- _Requirement_
Begin at the line containing "Write the Blender Python" and stop at the line containing "barbs on both"; copy those lines exactly, ends included, and nothing else.

[Data items]

■ ■ ■

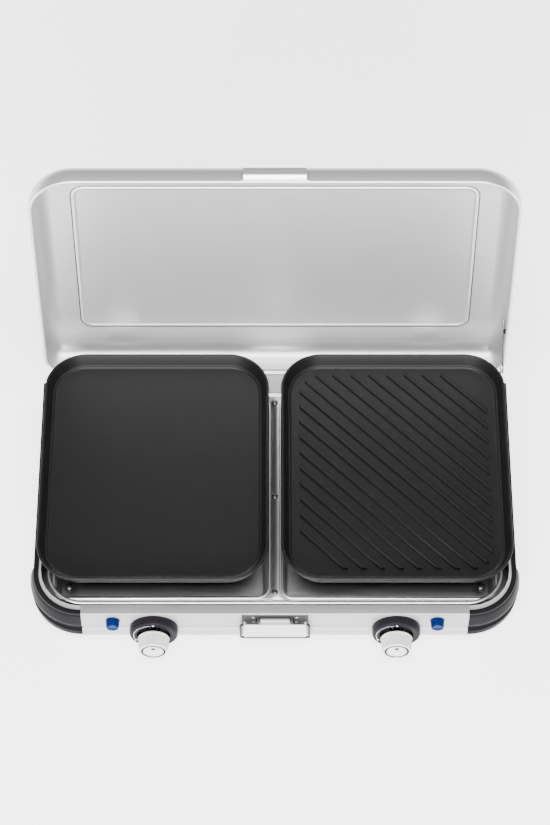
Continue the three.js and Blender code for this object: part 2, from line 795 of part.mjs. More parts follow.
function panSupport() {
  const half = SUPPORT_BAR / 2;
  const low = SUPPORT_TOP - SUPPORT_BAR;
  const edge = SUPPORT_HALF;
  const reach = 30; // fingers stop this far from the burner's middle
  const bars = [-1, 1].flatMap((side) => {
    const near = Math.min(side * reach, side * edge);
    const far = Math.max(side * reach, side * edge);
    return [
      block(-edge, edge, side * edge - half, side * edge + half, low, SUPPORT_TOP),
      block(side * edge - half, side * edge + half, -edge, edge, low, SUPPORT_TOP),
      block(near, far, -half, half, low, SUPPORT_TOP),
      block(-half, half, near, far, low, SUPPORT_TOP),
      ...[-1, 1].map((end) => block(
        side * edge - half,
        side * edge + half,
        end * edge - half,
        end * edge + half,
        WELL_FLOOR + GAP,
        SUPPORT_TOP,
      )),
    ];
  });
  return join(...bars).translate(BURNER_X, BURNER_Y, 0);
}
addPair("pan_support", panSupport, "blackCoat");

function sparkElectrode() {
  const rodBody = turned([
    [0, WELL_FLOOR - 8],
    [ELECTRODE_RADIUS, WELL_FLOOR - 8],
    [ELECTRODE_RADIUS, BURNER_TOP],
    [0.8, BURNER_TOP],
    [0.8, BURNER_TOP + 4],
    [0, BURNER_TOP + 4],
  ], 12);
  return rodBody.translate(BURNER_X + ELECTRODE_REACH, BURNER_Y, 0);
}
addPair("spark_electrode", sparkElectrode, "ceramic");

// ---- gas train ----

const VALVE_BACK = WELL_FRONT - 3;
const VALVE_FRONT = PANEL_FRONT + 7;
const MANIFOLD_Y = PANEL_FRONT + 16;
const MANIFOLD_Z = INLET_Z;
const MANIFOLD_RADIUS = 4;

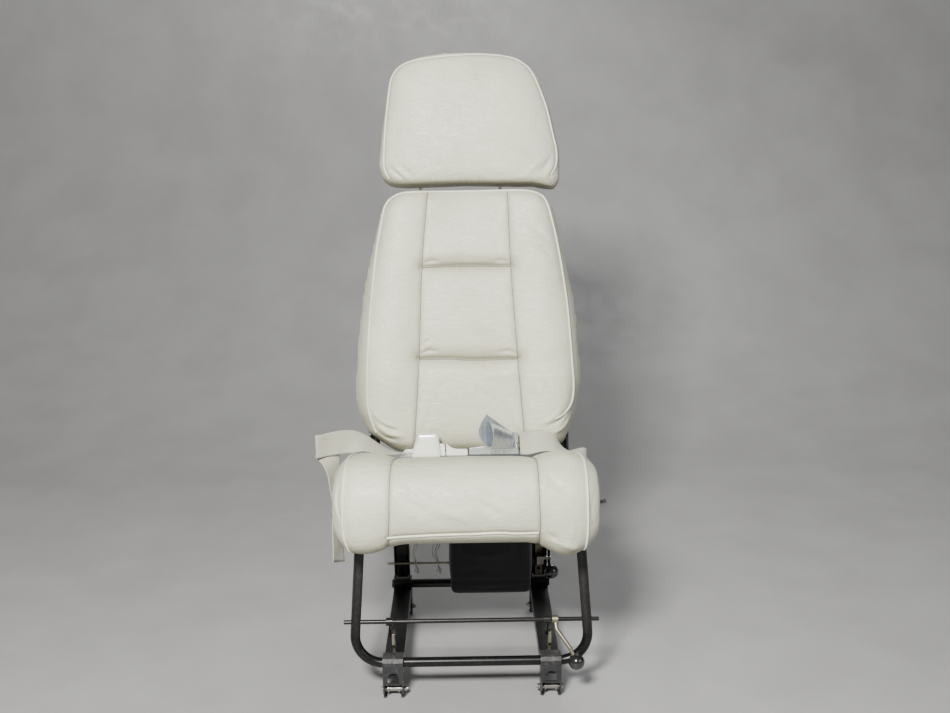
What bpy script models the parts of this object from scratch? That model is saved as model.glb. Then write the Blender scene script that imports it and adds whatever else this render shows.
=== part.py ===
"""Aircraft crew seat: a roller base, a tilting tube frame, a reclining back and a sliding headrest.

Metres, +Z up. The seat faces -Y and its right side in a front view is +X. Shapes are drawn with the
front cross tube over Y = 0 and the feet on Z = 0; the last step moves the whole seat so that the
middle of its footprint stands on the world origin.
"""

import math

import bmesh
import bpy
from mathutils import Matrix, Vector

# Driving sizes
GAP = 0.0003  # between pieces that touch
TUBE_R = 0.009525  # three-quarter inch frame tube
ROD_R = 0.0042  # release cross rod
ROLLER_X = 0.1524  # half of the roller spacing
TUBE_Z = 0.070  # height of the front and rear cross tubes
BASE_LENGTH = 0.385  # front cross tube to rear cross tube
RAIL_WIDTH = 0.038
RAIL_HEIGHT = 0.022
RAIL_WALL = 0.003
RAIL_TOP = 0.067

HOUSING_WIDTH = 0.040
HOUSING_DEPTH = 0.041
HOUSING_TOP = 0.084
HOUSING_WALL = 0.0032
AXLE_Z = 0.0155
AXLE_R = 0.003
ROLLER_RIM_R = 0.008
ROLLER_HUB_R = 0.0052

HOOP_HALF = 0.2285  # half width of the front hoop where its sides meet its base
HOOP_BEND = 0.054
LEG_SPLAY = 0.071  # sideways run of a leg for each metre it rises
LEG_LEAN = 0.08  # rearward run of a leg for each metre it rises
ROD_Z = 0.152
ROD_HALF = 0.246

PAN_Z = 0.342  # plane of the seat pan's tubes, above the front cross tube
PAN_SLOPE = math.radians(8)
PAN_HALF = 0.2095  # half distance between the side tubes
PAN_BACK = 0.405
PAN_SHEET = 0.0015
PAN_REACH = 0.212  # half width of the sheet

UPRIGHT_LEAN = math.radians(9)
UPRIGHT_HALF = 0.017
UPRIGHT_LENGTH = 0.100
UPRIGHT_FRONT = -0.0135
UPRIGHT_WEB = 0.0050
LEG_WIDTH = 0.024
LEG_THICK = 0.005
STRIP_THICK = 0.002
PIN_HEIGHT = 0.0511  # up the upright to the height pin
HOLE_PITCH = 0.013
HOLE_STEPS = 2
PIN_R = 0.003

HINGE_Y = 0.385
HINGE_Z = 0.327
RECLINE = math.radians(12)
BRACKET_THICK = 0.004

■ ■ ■

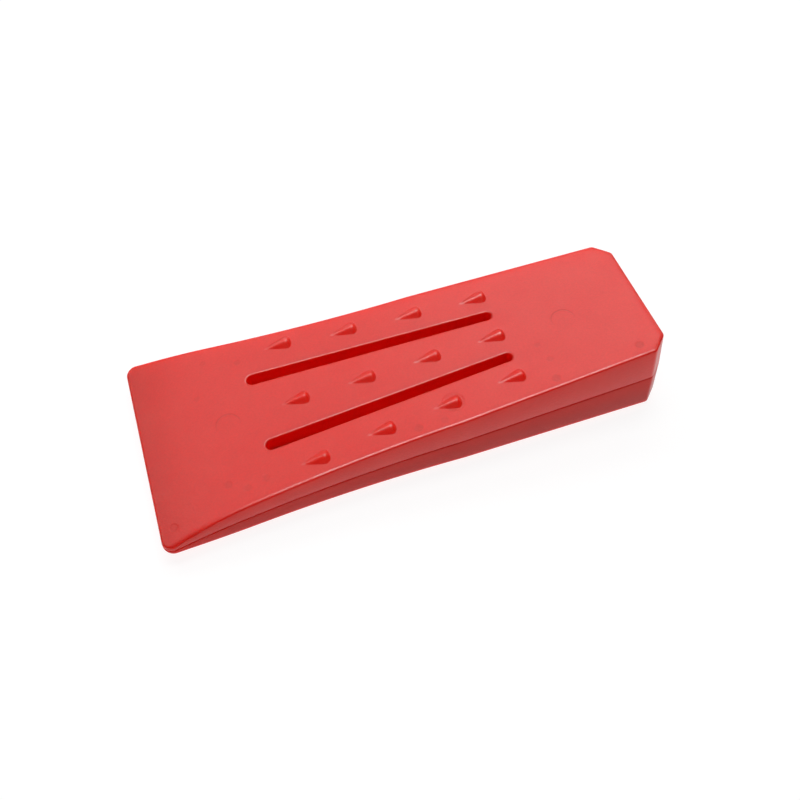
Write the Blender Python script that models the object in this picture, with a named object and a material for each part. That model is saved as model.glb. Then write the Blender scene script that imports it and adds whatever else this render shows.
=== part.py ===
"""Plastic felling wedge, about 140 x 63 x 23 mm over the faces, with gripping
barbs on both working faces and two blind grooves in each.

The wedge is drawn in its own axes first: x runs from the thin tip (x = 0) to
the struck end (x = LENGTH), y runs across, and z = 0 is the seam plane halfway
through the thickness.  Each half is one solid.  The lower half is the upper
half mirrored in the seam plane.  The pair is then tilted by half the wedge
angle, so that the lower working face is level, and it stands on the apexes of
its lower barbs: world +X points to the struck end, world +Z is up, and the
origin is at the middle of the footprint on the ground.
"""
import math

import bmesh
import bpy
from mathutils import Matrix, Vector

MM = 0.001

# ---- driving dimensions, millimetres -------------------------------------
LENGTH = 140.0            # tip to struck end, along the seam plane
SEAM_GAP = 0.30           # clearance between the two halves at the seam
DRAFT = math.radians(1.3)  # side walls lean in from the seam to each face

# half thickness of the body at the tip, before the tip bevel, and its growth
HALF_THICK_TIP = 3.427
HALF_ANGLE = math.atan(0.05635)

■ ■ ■

- _Solution for this exercise_
Write the Blender Python script that models the object in this picture, with a named object and a material for each part. That model is saved as model.glb. Then write the Blender scene script that imports it and adds whatever else this render shows.
=== part.py ===
"""Plastic felling wedge, about 140 x 63 x 23 mm over the faces, with gripping
barbs on both working faces and two blind grooves in each.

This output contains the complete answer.